One of the most enduring things that came out of this first ecumenical council was what is now known as the Nicene Creed. It states the following: “We believe in one God…And in one Lord Jesus Christ, the only Son of God, begotten from the Father before all ages, God from God, Light from Light, true God from true God, begotten, not made; of the same essence as the Father.” It declares Jesus to be 100% God and 100% man, just as Scripture teaches. I understand that this concept is hard for us to wrap our minds around it but it doesn’t make the teaching any less true. We see this tension in other areas of the Christian faith as well. In the same way that we choose Christ in time and space (John 3:16) he also chooses us outside of time and space (Ephesians 1:4).

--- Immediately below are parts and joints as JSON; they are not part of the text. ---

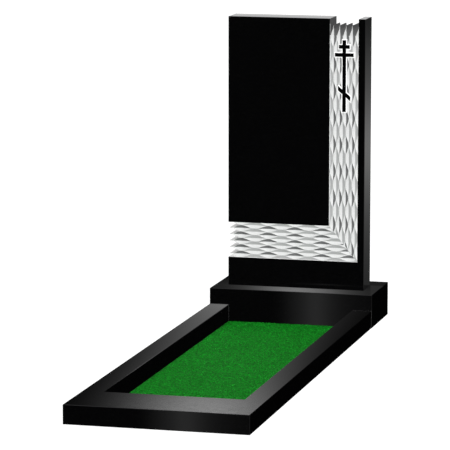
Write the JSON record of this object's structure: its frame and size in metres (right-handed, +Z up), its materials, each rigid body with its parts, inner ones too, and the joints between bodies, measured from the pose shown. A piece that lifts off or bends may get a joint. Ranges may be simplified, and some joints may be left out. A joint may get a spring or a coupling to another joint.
{
  "type": "headstone",
  "caption": "Polished stone stele with a carved wavy band and a raised cross, standing on a plinth at the head of a kerbed, turfed grave bed.",
  "frame": {"origin": "middle of the ground under the whole set, at the bottom centre of its box", "axes": "+Z up, +Y from the foot of the bed to the back of the plinth, +X to the right when facing the carved face"},
  "size_m": [0.612, 2.09, 1.122],
  "materials": {
    "granite": "polished black gabbro-type granite; carved band left matt and pale grey",
    "turf": "short green turf mat with fine upright blades"
  },
  "bodies": {
    "root": {"stele": "granite", "plinth": "granite", "kerb_left": "granite", "kerb_right": "granite", "kerb_front": "granite", "turf_mat": "turf"}
  },
  "joints": []
}
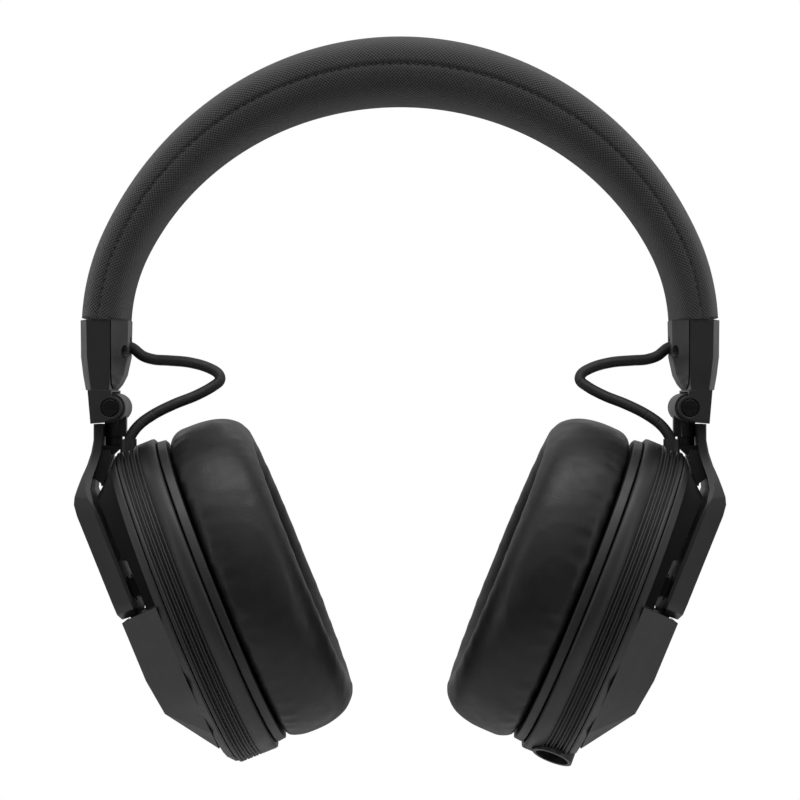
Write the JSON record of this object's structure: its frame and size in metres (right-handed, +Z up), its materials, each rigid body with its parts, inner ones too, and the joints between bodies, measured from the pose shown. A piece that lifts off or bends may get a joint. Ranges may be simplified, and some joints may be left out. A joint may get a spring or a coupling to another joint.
{
  "type": "over ear headphones",
  "caption": "Over ear headphones with a padded fabric headband, sliding, folding, swivelling and tilting ear cups, leather ear pads and short link cables.",
  "frame": {"origin": "middle of the headband's underside, where the head meets it", "axes": "+X to the wearer's left, +Y backward, +Z up; the wearer faces -Y"},
  "size_m": [0.1794, 0.077, 0.2014],
  "materials": {
    "headband_fabric": "fine basket weave, black",
    "satin_plastic": "satin black moulded plastic",
    "ring_plastic": "black moulded plastic, ribbed",
    "inner_plastic": "black moulded plastic, unseen inside",
    "pad_leather": "smooth black synthetic leather",
    "speaker_fabric": "black open speaker cloth",
    "cable_rubber": "black soft cable jacket",
    "black_metal": "black coated steel",
    "slider_steel": "brushed stainless steel",
    "spring_steel": "spring steel strip",
    "driver_film": "thin translucent film, modelled opaque",
    "jack_metal": "nickel plated contact sleeve",
    "board": "printed circuit board"
  },
  "bodies": {
    "headband": {"band_top_cover": "headband_fabric", "band_cushion": "headband_fabric", "band_spring": "spring_steel", "end_cap_outer_left": "satin_plastic", "end_cap_inner_left": "satin_plastic", "end_cap_screw_left": "black_metal", "slide_rail_left": "inner_plastic", "cap_gland_left": "cable_rubber", "link_cable_left": "cable_rubber", "end_cap_outer_right": "satin_plastic", "end_cap_inner_right": "satin_plastic", "end_cap_screw_right": "black_metal", "slide_rail_right": "inner_plastic", "cap_gland_right": "cable_rubber", "link_cable_right": "cable_rubber"},
    "slider_left": {"slider_bar_left": "slider_steel", "fold_block_left": "satin_plastic", "fold_pin_left": "black_metal"},
    "knuckle_left": {"fold_knuckle_left": "satin_plastic", "swivel_pin_left": "slider_steel", "swivel_collar_left": "satin_plastic"},
    "yoke_left": {"yoke_arm_left": "satin_plastic", "tilt_pin_left": "slider_steel"},
    "cup_left": {"cup_housing_left": "satin_plastic", "ribbed_ring_left": "ring_plastic", "baffle_left": "inner_plastic", "driver_frame_left": "inner_plastic", "driver_magnet_left": "slider_steel", "diaphragm_left": "driver_film", "pad_flange_left": "ring_plastic", "speaker_cloth_left": "speaker_fabric", "ear_cushion_left": "pad_leather", "cup_gland_left": "cable_rubber", "cable_socket_left": "satin_plastic", "socket_jack_left": "jack_metal", "socket_board_left": "board"},
    "slider_right": {"slider_bar_right": "slider_steel", "fold_block_right": "satin_plastic", "fold_pin_right": "black_metal"},
    "knuckle_right": {"fold_knuckle_right": "satin_plastic", "swivel_pin_right": "slider_steel", "swivel_collar_right": "satin_plastic"},
    "yoke_right": {"yoke_arm_right": "satin_plastic", "tilt_pin_right": "slider_steel"},
    "cup_right": {"cup_housing_right": "satin_plastic", "ribbed_ring_right": "ring_plastic", "baffle_right": "inner_plastic", "driver_frame_right": "inner_plastic", "driver_magnet_right": "slider_steel", "diaphragm_right": "driver_film", "pad_flange_right": "ring_plastic", "speaker_cloth_right": "speaker_fabric", "ear_cushion_right": "pad_leather", "cup_gland_right": "cable_rubber"}
  },
  "joints": [
    {"name": "slide_left", "type": "slide", "parent": "headband", "child": "slider_left", "axis": [-0.0523, 0, -0.9986], "range_m": [0, 0.02], "deforming": ["link_cable_left"]},
    {"name": "fold_left", "type": "hinge", "parent": "slider_left", "child": "knuckle_left", "pos_m": [0.0793, 0, -0.0837], "axis": [0, 1, 0], "range_deg": [0, 80]},
    {"name": "swivel_left", "type": "hinge", "parent": "knuckle_left", "child": "yoke_left", "pos_m": [0.0794, 0, -0.094], "axis": [0, 0, 1], "range_deg": [-90, 90]},
    {"name": "tilt_left", "type": "hinge", "parent": "yoke_left", "child": "cup_left", "pos_m": [0.07575, 0, -0.13429], "axis": [0, 1, 0], "range_deg": [-10, 0]},
    {"name": "slide_right", "type": "slide", "parent": "headband", "child": "slider_right", "axis": [0.0523, 0, -0.9986], "range_m": [0, 0.02], "deforming": ["link_cable_right"]},
    {"name": "fold_right", "type": "hinge", "parent": "slider_right", "child": "knuckle_right", "pos_m": [-0.0793, 0, -0.0837], "axis": [0, 1, 0], "range_deg": [-80, 0]},
    {"name": "swivel_right", "type": "hinge", "parent": "knuckle_right", "child": "yoke_right", "pos_m": [-0.0794, 0, -0.094], "axis": [0, 0, 1], "range_deg": [-90, 90]},
    {"name": "tilt_right", "type": "hinge", "parent": "yoke_right", "child": "cup_right", "pos_m": [-0.07575, 0, -0.13429], "axis": [0, 1, 0], "range_deg": [0, 10]}
  ]
}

We are sinners (Romans 3:23) but, as Christians, we’re also saints (1 Corinthians 1:2). We’re called to love our neighbors (Mark 12:31) but also share the truth of the Gospel (Matthew 28:19). The kingdom of God has arrived on earth (Matthew 3:2) but it’s still not fully consummated (Revelation 21:1). The tension between these verses isn’t going to magically disappear nor are we ever going to be able to fully understand the mind of God on this side of heaven so don’t get caught in the trap of emphasizing one point of view at the expense of another. Be worshippers of the Word and doers the word. Live out every truth that is presented in Scripture because all of it comes from God (2 Timothy 3:16) and he tends to know what he’s talking about.
*-Hermeneutics is the study of interpretation, particularly as it relates to the Bible.
*-Exegesis is the explanation or interpretation of a text, particularly as it relates to the Bible.